■ **GIVEN TASK**
In the entries below, which lines run from the one containing "addMesh('bay_divider', geometryOf(divider()), wood());" to the one containing "if empty is"? Copy exactly those lines, ends included, and no others.

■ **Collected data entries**

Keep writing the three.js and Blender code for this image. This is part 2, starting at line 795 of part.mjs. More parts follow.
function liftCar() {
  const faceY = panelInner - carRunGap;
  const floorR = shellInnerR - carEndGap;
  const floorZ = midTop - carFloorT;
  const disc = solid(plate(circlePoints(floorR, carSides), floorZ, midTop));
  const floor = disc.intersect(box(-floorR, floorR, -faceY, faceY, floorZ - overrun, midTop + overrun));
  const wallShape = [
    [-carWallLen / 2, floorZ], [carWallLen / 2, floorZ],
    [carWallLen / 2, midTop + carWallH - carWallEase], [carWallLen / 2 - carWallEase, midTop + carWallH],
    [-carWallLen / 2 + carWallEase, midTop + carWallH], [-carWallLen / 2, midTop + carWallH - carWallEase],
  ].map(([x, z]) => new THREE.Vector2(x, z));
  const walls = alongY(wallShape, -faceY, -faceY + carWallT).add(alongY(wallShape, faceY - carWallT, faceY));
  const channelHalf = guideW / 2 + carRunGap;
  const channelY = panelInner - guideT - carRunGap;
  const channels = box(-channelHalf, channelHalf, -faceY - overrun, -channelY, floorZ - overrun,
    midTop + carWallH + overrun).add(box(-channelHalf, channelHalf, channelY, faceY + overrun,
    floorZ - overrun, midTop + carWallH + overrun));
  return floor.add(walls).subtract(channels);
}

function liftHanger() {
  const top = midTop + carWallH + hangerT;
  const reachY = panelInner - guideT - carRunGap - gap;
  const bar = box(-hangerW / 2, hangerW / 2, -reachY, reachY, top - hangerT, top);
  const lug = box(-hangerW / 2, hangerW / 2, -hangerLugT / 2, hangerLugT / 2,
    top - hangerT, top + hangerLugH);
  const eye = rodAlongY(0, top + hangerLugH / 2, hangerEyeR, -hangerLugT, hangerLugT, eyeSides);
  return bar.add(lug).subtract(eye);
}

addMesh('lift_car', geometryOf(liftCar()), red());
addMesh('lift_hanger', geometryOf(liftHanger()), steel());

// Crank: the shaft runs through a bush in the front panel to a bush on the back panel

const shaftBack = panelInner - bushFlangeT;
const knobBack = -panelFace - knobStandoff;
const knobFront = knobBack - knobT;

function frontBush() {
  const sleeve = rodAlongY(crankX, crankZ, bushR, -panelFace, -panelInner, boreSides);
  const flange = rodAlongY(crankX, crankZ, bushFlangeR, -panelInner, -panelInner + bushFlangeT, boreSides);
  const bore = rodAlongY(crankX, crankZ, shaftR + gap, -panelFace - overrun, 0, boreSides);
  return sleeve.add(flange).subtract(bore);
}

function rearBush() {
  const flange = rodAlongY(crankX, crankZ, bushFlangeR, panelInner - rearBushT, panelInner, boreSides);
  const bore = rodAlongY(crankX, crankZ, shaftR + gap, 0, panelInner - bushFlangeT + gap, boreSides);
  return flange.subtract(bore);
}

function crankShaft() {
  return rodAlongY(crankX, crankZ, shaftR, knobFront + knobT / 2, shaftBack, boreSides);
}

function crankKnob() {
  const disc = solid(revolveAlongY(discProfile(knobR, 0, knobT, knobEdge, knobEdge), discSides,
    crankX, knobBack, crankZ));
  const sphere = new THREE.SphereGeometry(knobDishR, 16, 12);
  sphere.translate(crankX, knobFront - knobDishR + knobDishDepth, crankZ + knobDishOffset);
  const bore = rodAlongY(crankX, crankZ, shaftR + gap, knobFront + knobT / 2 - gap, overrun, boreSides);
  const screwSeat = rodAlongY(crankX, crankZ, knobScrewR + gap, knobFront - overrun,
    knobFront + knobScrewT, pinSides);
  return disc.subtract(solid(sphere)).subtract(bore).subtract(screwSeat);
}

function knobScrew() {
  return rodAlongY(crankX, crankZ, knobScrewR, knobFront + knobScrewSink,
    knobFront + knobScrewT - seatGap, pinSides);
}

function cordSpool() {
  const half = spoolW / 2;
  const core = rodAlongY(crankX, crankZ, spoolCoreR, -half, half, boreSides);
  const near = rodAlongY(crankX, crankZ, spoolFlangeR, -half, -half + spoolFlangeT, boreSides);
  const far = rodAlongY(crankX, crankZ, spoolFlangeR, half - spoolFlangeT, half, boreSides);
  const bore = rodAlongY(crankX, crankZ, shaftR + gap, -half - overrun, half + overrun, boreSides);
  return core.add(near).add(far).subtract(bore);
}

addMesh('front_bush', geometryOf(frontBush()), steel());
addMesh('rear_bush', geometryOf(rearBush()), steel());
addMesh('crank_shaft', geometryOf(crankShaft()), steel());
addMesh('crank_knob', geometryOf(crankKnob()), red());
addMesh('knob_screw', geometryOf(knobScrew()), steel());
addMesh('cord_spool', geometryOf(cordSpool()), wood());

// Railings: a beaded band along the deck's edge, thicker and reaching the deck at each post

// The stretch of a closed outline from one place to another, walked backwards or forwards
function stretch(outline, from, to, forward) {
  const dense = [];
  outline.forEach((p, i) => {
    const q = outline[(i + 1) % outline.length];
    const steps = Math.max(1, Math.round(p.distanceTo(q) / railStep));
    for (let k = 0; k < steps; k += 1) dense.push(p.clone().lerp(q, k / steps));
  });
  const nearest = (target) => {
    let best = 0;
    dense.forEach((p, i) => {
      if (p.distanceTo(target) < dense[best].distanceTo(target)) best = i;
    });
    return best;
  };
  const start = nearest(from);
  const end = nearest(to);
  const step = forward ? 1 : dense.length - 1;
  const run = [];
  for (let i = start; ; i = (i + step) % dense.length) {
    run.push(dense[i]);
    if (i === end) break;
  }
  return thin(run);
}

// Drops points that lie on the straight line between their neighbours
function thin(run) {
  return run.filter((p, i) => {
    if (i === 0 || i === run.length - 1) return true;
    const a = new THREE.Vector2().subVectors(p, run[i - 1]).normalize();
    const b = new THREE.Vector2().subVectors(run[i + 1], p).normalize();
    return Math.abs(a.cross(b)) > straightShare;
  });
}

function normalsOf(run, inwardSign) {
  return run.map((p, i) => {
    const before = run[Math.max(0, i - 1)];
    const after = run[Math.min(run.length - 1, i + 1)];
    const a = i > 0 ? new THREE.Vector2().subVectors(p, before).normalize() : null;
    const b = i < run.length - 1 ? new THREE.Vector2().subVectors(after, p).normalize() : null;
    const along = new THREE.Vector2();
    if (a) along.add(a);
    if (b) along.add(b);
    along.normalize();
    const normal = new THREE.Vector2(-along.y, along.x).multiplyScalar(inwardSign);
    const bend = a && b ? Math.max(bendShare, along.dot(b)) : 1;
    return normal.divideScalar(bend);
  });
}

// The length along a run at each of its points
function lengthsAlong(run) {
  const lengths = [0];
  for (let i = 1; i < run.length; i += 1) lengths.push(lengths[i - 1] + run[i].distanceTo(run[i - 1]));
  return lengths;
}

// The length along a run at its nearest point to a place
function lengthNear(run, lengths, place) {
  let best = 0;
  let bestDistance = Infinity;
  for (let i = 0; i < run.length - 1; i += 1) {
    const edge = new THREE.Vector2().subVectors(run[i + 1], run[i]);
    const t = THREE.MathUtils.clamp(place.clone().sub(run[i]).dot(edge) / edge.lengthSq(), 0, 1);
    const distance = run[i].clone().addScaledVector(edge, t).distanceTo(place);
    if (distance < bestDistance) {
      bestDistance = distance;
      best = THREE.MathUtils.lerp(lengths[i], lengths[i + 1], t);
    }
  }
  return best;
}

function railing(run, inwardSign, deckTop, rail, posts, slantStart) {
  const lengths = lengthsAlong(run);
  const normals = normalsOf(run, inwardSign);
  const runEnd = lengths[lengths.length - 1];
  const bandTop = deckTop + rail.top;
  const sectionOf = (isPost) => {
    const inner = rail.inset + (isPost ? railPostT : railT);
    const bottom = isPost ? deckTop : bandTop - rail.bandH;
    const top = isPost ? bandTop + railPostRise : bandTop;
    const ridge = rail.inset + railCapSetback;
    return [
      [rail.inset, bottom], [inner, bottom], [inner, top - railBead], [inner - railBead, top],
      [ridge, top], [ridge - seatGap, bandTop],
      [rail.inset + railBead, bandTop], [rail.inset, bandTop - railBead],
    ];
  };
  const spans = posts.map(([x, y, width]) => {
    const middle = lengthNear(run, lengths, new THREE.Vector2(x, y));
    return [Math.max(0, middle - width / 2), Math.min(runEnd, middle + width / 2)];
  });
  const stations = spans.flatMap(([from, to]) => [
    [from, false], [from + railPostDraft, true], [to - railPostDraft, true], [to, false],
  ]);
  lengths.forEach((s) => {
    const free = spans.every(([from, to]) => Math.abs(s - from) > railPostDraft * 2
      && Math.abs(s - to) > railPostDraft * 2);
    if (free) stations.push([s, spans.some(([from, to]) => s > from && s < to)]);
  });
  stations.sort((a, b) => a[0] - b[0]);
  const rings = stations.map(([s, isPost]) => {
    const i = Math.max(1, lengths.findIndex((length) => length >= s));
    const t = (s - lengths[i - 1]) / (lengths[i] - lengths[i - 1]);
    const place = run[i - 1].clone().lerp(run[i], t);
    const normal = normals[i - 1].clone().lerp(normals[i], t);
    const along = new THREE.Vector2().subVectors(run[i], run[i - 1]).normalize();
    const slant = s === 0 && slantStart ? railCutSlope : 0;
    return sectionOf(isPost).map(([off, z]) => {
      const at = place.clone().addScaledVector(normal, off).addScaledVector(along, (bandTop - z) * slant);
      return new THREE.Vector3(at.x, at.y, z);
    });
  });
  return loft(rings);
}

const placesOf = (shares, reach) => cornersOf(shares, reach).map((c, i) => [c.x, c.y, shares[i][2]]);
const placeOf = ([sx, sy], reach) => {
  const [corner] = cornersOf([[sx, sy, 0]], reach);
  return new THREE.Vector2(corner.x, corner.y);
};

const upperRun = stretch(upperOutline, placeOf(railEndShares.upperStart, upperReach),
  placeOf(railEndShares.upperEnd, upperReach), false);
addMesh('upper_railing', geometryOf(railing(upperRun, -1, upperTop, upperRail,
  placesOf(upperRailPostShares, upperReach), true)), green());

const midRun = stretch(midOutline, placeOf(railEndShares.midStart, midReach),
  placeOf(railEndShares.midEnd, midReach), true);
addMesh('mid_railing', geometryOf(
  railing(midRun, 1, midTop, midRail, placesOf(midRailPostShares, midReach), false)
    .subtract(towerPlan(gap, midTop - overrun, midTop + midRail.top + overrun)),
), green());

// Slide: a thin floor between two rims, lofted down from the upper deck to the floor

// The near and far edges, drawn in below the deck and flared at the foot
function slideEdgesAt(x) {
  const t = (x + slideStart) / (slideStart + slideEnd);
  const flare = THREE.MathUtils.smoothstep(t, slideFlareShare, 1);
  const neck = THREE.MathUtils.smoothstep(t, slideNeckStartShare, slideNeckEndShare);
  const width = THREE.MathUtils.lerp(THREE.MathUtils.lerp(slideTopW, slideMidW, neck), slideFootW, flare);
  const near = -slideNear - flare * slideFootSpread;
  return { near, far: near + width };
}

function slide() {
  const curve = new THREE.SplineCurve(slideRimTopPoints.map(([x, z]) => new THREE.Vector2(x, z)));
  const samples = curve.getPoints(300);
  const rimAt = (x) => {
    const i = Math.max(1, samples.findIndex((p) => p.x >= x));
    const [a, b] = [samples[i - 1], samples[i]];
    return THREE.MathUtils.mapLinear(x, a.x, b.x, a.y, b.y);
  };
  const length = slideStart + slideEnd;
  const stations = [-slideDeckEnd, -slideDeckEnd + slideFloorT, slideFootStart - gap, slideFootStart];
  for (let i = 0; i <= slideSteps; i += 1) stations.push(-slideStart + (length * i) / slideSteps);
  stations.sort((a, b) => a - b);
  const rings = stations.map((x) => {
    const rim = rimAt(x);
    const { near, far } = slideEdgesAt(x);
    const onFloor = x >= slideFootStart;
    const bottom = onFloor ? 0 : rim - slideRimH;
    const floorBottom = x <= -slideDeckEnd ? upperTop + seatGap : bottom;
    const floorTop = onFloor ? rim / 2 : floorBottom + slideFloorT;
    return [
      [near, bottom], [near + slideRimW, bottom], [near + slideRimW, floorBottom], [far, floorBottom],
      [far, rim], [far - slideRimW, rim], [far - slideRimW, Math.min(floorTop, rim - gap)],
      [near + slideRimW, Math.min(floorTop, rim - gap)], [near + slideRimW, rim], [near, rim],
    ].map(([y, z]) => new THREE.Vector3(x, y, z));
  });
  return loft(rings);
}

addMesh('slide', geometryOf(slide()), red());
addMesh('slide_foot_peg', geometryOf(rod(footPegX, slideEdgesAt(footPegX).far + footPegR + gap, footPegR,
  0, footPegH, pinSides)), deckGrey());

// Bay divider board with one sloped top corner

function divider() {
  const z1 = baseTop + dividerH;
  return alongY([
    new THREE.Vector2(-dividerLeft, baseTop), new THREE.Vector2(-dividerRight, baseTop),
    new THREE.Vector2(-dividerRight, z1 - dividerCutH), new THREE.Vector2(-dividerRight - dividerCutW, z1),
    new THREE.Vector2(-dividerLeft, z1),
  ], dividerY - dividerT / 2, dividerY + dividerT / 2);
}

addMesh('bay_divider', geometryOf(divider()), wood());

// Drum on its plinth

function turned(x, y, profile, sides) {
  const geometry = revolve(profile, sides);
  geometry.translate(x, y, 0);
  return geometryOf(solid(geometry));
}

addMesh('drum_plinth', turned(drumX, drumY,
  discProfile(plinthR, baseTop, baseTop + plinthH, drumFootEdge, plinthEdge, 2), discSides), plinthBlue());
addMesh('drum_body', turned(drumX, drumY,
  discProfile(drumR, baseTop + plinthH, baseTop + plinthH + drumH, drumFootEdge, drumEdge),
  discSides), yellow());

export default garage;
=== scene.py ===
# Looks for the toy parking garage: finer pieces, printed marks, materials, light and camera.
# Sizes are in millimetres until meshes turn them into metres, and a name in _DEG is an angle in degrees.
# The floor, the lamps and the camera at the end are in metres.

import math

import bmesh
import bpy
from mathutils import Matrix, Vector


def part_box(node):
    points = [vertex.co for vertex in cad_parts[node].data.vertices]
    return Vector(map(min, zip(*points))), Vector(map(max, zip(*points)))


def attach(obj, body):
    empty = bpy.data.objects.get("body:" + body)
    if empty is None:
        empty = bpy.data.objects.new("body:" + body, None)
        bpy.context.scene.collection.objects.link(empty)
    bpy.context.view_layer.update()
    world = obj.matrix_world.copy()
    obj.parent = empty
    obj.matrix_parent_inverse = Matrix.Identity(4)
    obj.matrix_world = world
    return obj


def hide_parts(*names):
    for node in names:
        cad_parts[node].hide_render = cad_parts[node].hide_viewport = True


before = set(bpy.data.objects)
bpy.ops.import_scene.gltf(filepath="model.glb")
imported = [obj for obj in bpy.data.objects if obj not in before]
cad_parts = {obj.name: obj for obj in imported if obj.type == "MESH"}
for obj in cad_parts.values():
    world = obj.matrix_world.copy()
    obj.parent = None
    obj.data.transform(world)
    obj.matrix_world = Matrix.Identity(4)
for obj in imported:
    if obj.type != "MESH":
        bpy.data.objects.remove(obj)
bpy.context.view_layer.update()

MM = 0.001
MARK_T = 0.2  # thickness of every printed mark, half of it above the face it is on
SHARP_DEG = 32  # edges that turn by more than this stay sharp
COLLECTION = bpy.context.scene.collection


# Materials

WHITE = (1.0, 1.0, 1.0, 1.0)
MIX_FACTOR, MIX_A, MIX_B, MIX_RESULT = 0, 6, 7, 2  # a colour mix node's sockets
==
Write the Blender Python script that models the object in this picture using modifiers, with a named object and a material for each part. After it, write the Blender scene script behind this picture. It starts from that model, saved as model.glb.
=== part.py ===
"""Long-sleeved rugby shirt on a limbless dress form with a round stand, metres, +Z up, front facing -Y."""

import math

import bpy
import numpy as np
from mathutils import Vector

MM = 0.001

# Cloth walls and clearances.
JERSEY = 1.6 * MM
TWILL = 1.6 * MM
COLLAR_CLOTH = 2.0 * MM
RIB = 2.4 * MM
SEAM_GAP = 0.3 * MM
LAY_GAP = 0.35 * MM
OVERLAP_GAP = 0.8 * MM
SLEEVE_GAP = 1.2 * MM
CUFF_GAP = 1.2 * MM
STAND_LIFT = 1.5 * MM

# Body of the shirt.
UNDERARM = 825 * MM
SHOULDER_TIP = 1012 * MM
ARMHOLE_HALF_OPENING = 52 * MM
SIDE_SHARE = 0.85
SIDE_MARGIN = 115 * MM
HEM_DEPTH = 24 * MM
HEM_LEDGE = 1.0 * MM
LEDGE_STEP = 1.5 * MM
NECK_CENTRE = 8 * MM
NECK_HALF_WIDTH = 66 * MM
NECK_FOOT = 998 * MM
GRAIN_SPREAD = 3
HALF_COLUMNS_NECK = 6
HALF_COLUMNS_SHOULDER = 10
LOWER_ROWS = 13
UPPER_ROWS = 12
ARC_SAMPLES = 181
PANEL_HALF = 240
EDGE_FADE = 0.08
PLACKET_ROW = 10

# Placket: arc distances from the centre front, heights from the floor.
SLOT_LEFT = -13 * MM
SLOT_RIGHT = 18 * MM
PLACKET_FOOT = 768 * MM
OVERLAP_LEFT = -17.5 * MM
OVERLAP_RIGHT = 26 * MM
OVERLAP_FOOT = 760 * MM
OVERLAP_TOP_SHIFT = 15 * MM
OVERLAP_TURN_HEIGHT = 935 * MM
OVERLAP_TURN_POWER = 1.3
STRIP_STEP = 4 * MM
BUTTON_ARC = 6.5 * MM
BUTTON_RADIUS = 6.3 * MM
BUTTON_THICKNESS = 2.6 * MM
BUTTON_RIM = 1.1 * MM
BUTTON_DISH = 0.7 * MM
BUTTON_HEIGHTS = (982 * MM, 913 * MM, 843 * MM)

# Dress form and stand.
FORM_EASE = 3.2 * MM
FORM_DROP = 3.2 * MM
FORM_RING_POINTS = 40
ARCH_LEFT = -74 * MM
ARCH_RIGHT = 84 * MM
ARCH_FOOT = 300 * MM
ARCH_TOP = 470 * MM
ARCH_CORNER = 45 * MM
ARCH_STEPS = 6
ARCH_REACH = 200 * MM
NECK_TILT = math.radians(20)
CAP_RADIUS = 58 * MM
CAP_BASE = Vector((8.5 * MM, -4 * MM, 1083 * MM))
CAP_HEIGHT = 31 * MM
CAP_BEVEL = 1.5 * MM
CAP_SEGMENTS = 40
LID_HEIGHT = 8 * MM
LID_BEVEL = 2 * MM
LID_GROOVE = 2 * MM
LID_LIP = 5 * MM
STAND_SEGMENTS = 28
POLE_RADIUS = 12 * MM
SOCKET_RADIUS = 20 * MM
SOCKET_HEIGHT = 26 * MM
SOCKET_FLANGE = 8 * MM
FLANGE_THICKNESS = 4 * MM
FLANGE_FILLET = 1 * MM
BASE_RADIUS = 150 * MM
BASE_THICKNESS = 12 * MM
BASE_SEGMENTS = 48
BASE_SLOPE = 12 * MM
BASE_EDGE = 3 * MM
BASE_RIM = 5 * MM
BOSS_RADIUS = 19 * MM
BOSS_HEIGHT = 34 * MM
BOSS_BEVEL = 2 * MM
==
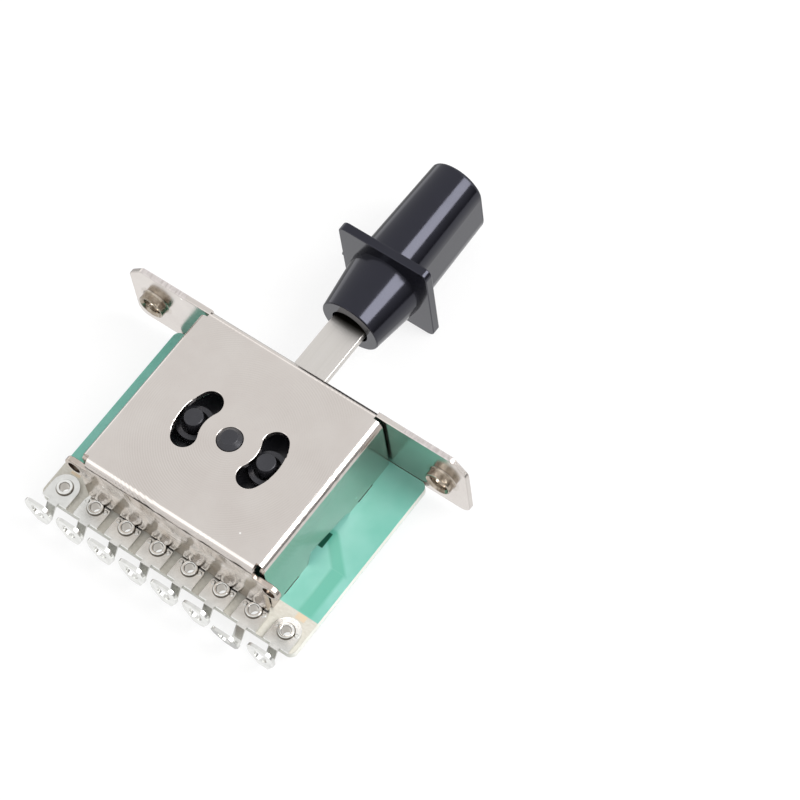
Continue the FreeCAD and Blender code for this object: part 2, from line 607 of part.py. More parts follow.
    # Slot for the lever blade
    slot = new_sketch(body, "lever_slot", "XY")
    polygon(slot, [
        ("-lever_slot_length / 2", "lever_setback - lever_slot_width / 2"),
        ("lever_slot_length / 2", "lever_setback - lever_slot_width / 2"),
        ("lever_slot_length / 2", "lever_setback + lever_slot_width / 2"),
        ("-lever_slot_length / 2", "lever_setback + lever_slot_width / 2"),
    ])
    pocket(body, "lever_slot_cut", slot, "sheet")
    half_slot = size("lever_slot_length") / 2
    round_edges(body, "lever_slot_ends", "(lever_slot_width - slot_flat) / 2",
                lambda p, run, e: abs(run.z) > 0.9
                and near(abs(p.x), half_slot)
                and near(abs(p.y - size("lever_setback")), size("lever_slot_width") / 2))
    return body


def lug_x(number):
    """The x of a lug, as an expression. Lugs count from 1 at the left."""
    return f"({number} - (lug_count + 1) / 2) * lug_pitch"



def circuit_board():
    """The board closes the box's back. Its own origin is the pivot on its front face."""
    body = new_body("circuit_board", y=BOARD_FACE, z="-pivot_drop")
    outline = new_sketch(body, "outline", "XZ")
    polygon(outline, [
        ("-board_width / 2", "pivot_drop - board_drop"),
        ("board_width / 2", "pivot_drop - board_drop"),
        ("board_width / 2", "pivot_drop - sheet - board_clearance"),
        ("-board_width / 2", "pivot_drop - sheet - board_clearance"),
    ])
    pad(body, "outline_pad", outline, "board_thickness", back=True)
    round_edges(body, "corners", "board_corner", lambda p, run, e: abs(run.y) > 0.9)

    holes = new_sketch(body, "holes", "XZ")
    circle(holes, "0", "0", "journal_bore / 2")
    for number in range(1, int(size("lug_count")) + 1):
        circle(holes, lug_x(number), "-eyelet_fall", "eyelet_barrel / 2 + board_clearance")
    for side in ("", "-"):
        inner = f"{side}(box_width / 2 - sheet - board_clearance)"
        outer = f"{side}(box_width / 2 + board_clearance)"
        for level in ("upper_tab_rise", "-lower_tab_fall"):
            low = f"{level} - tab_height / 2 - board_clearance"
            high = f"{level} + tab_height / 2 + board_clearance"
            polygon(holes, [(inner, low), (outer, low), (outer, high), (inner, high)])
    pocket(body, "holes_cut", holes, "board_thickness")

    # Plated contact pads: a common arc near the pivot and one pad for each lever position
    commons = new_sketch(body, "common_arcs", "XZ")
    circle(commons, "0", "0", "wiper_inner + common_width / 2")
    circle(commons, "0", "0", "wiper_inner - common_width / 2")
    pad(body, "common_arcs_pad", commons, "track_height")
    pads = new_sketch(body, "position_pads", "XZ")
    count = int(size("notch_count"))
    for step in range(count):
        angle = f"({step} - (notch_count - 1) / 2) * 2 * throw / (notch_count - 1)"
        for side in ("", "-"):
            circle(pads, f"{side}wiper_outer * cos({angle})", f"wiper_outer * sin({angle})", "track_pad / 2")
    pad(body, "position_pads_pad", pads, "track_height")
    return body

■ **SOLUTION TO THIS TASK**
addMesh('bay_divider', geometryOf(divider()), wood());

// Drum on its plinth

function turned(x, y, profile, sides) {
  const geometry = revolve(profile, sides);
  geometry.translate(x, y, 0);
  return geometryOf(solid(geometry));
}

addMesh('drum_plinth', turned(drumX, drumY,
  discProfile(plinthR, baseTop, baseTop + plinthH, drumFootEdge, plinthEdge, 2), discSides), plinthBlue());
addMesh('drum_body', turned(drumX, drumY,
  discProfile(drumR, baseTop + plinthH, baseTop + plinthH + drumH, drumFootEdge, drumEdge),
  discSides), yellow());

export default garage;
=== scene.py ===
# Looks for the toy parking garage: finer pieces, printed marks, materials, light and camera.
# Sizes are in millimetres until meshes turn them into metres, and a name in _DEG is an angle in degrees.
# The floor, the lamps and the camera at the end are in metres.

import math

import bmesh
import bpy
from mathutils import Matrix, Vector


def part_box(node):
    points = [vertex.co for vertex in cad_parts[node].data.vertices]
    return Vector(map(min, zip(*points))), Vector(map(max, zip(*points)))


def attach(obj, body):
    empty = bpy.data.objects.get("body:" + body)
    if empty is None:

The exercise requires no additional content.